In recent years, authorities' attention has been drawn to industrial and city pollution. But Xie said that less attention has been paid to the rural areas.

Xie has studied pollution for more than a decade and said there is no technical difficulty in solving the problem.

"The importance is to raise public awareness. It is everyone's obligation," said Xie, who proposed providing subsidies to farmers for pollution control.

In rural areas, the majority of garbage could be composted or broken down in the villages, with only plastic bags needing to be recycled, he said.

"Farmers would not throw away anything that they could trade in for money," Xie said.

If the government could establish a system to pay for used bottles, batteries or plastic bags, farmers would never toss them out, he said.

It would also establish a system to reduce pollution and establish environmental awareness among farmers.

The Ministry of Environmental Protection has launched a national project in rural areas to build garbage collection areas to reduce the direct pollution to the surroundings, spending 1 million yuan ($160,000) in one village.

By the end of last year, the ministry had invested more than 25.5 billion yuan for 59,000 villages, with more than 110 million rural residents receiving benefits.

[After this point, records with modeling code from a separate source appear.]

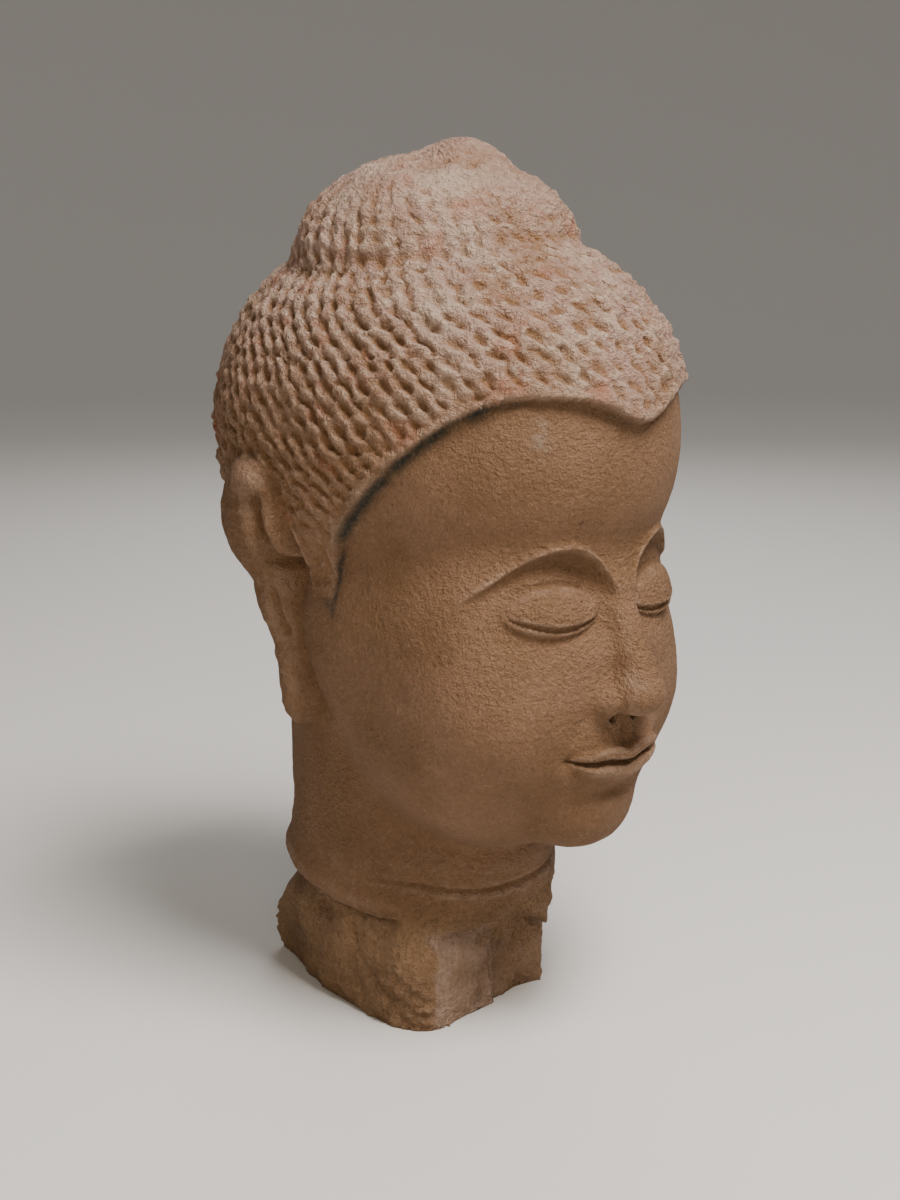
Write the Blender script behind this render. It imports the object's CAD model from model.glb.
import bpy
import numpy as np
from mathutils import Matrix


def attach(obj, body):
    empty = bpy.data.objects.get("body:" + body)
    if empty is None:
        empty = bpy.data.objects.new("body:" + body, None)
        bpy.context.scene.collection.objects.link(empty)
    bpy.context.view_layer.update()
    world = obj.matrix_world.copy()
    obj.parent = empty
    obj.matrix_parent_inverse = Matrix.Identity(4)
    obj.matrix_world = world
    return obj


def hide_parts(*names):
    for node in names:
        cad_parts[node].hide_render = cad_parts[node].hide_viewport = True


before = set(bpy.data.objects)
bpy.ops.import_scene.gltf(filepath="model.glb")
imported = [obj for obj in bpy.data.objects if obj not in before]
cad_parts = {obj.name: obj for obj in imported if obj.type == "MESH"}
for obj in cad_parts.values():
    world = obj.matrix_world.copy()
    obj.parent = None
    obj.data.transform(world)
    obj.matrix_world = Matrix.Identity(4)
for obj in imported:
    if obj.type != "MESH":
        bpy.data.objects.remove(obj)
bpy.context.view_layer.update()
print("frame loaded")

# Sizes in metres, face towards -Y, the head's left is +X.
head = {
    "skullCentre": (0, -0.031, 0.446),
    "skullRadii": (0.152, 0.187, 0.150),
    "knotCentre": (0, -0.021, 0.560),
    "knotRadii": (0.102, 0.102, 0.080),
    "neckHalfWidth": 0.100,
    "chin": 0.150,
    "noseBase": 0.2583,
    "brow": 0.3667,
    "eye": 0.3347,
    "mouth": 0.2222,
    "eyeWidth": 0.064,
    "eyeCentre": 0.054,
    "noseHalfWidth": 0.029,
    "mouthHalfWidth": 0.046,
    "capThickness": 0.007,
    "bandWidth": 0.009,
    "curlHeight": 0.0052,
    "earForward": -0.014,
    "ear": 0.372,
    "lobe": 0.285,
    "breakTop": 0.092,
    "archTop": 0.0765,
    "topWorn": (0.640, 0.655),
    "columns": 760,
    "rows": 660,
    "crowding": 0.40,
    "triangles": 190000,
}


def smooth(t):
    # 0 to 1 with level ends: 3 t squared less 2 t cubed
    t = np.clip(t, 0.0, 1.0)
    return t * t * (3 - 2 * t)


def ramp(x, low, high):
    # 0 at low, 1 at high, with soft ends
    return smooth((x - low) / (high - low))


def bell(x, width):
    # 1 in the middle, falling as exp(-(x / width) squared)
    return np.exp(-((x / width) ** 2))


def scatter(a, b, c, seed):
    # a repeatable number from 0 to 1 for each whole place: the fraction left of a large sine
    h = np.sin(a * 127.1 + b * 311.7 + c * 74.7 + seed * 19.19) * 43758.5453
    return h - np.floor(h)


def noise(p, size, seed):
    # value noise: numbers at the corners of a cubic lattice, blended smoothly between, -1 to 1
    cell = np.floor(p / size)
    part = smooth(p / size - cell)
    total = 0.0
    for dx in (0, 1):
        for dy in (0, 1):
            for dz in (0, 1):
                weight = np.abs(1 - dx - part[:, 0]) * np.abs(1 - dy - part[:, 1])
                weight = weight * np.abs(1 - dz - part[:, 2])
                total = total + weight * scatter(cell[:, 0] + dx, cell[:, 1] + dy, cell[:, 2] + dz, seed)
    return total * 2 - 1


def merge(a, b, blend):
    # smooth union of two distances
    h = np.clip(0.5 + 0.5 * (b - a) / blend, 0, 1)
    return b + (a - b) * h - blend * h * (1 - h)


def carve(a, b, blend):
    # distance a with shape b cut away
    return -merge(-a, b, blend)


def egg(p, centre, radii):
    # distance to an ellipsoid, good near its surface
    q = (p - np.array(centre)) / np.array(radii)
    near = np.sqrt((q**2).sum(-1)) + 1e-9
    slope = np.sqrt(((q / np.array(radii)) ** 2).sum(-1)) + 1e-9
    return near * (near - 1) / slope


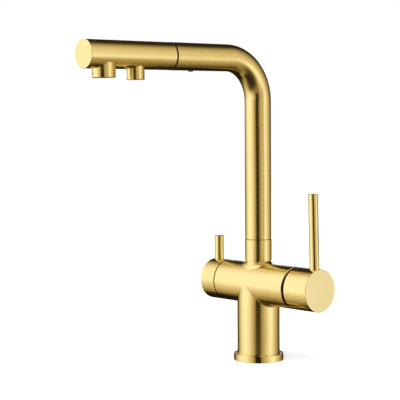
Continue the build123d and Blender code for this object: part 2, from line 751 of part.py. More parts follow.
with BuildPart() as filter_moving_disc:
    bar(cross_axis, filter_disc_end, filter_disc_face - disc_gap, filter_cavity_radius - 0.3)
    # Two ways, open at the rim, which stand over the fixed disc's holes after a quarter turn
    with BuildSketch(cross_axis.offset(filter_disc_end)) as ways:
        for side in (1, -1):
            with Locations((side * filter_way_at, 0)):
                Circle(filter_way_radius)
            with Locations((side * (filter_way_at + 2.5), 0)):
                Rectangle(5.0, 2 * filter_way_radius)
    extrude(ways.sketch, amount=filter_disc_face - filter_disc_end, mode=Mode.SUBTRACT)
    # Notch for the spindle's tongue
    block(cross_axis, filter_disc_end, filter_disc_end + 1.0, 2.1, 9.0, mode=Mode.SUBTRACT)
finish(filter_moving_disc, "filter_moving_disc")

with BuildPart() as filter_spindle:
    bar(cross_axis, spindle_end, filter_disc_end, spindle_radius)
    block(cross_axis, filter_disc_end, filter_disc_end + 0.95, 2.0, 6.6)
    ring_groove(cross_axis, spindle_groove_at, spindle_groove_at + 1.6, spindle_radius, spindle_radius - 0.9)
    ring_groove(cross_axis, circlip_at, circlip_at + 0.9, spindle_radius, spindle_radius - 0.6)
finish(filter_spindle, "filter_spindle")

with BuildPart() as filter_spindle_o_ring:
    o_ring_start = spindle_groove_at + 0.1
    tube(cross_axis, o_ring_start, o_ring_start + 1.4, spindle_radius + 0.02, spindle_radius - 0.85)
    fillet(rims(filter_spindle_o_ring, Axis.X), radius=0.35)
finish(filter_spindle_o_ring, "filter_spindle_o_ring")

with BuildPart() as filter_spindle_circlip:
    with BuildSketch(cross_axis.offset(circlip_at + 0.05)) as clip:
        Circle(5.6)
        Circle(spindle_radius - 0.55, mode=Mode.SUBTRACT)
        with Locations((0, 4.5)):
            Rectangle(4.5, 5.0, mode=Mode.SUBTRACT)
    extrude(clip.sketch, amount=0.8)
finish(filter_spindle_circlip, "filter_spindle_circlip")

with BuildPart() as filter_knob:
    bar(cross_axis, filter_knob_end, filter_knob_start, knob_radius)
    chamfer(rims(filter_knob, Axis.X)[0], length=0.4)
    bore(cross_axis, filter_hub_start, filter_knob_start, knob_radius - 2.0)
    ring_groove(cross_axis, filter_knob_floor, filter_hub_start, knob_radius - 2.6, filter_hub_radius)
    bore(cross_axis, filter_knob_floor, filter_hub_start, spindle_radius + 0.03)
    bore(upright(filter_lever_at), lever_stud_end - 0.5, knob_radius + 1.0, lever_stud_radius)
    bore(upright(filter_screw_at), -knob_radius, -spindle_radius, filter_screw_radius)
finish(filter_knob, "filter_knob")

with BuildPart() as filter_lever:
    lever(upright(filter_lever_at), filter_lever_length, filter_knob_end, filter_knob_start)
    chamfer(rims(filter_lever, Axis.Z)[-1], length=0.4)
finish(filter_lever, "filter_lever")

with BuildPart() as filter_set_screw:
    bar(upright(filter_screw_at), -9.0, -spindle_radius - 0.05, filter_screw_radius - 0.02)
    hex_socket(upright(filter_screw_at), -9.0, 1.8, 0.9)
finish(filter_set_screw, "filter_set_screw")
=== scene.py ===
"""Looks of a three way filtered water tap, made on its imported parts.

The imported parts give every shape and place. This file gives them their metal, plastic, rubber and ceramic,
sweeps the spout's tube and the double hose along their routes, and sets up the studio: camera, light tent,
lamp and floor. Lengths are in metres, +Z is up, and the spout points along -Y.

It is laid out as an add-on and run as a script.
"""

import math

import bpy
from mathutils import Matrix, Vector


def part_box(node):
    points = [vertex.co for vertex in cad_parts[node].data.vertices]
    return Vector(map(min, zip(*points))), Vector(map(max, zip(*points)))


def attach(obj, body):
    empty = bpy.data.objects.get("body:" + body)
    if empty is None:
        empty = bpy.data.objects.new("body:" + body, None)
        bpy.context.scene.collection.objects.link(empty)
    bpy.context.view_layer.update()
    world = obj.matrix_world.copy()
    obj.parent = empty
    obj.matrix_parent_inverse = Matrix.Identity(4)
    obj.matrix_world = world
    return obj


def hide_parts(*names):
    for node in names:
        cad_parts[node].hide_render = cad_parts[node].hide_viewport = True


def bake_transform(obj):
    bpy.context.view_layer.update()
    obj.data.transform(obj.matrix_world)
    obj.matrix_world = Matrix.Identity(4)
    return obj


bl_info = {
    "name": "Three way filtered water tap",
    "version": (1, 0, 0),
    "blender": (4, 5, 0),
    "location": "View3D > Sidebar > Tap",
    "description": "Finishes, spout tube, double hose and studio of a three way filtered water tap",
    "category": "Object",
}

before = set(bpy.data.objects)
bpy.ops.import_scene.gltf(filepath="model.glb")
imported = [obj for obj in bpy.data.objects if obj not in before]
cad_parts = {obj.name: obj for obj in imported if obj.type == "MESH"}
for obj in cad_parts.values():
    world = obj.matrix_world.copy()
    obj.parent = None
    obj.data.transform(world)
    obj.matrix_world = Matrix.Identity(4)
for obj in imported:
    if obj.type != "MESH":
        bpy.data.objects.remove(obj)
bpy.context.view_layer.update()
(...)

However, Xie said, the fancy facilities do not solve the problem. "For instance, there are no resources to clean the garbage collection areas every day. On the contrary, the filled refuse landfills have grown into new sources of pollution," he said.

More than 90 percent of villages nationwide did not have facilities to deal with garbage and waste, making pollution in rural areas a thorny problem, Chen Jining, minister of environmental protection, said at a news conference on March 9.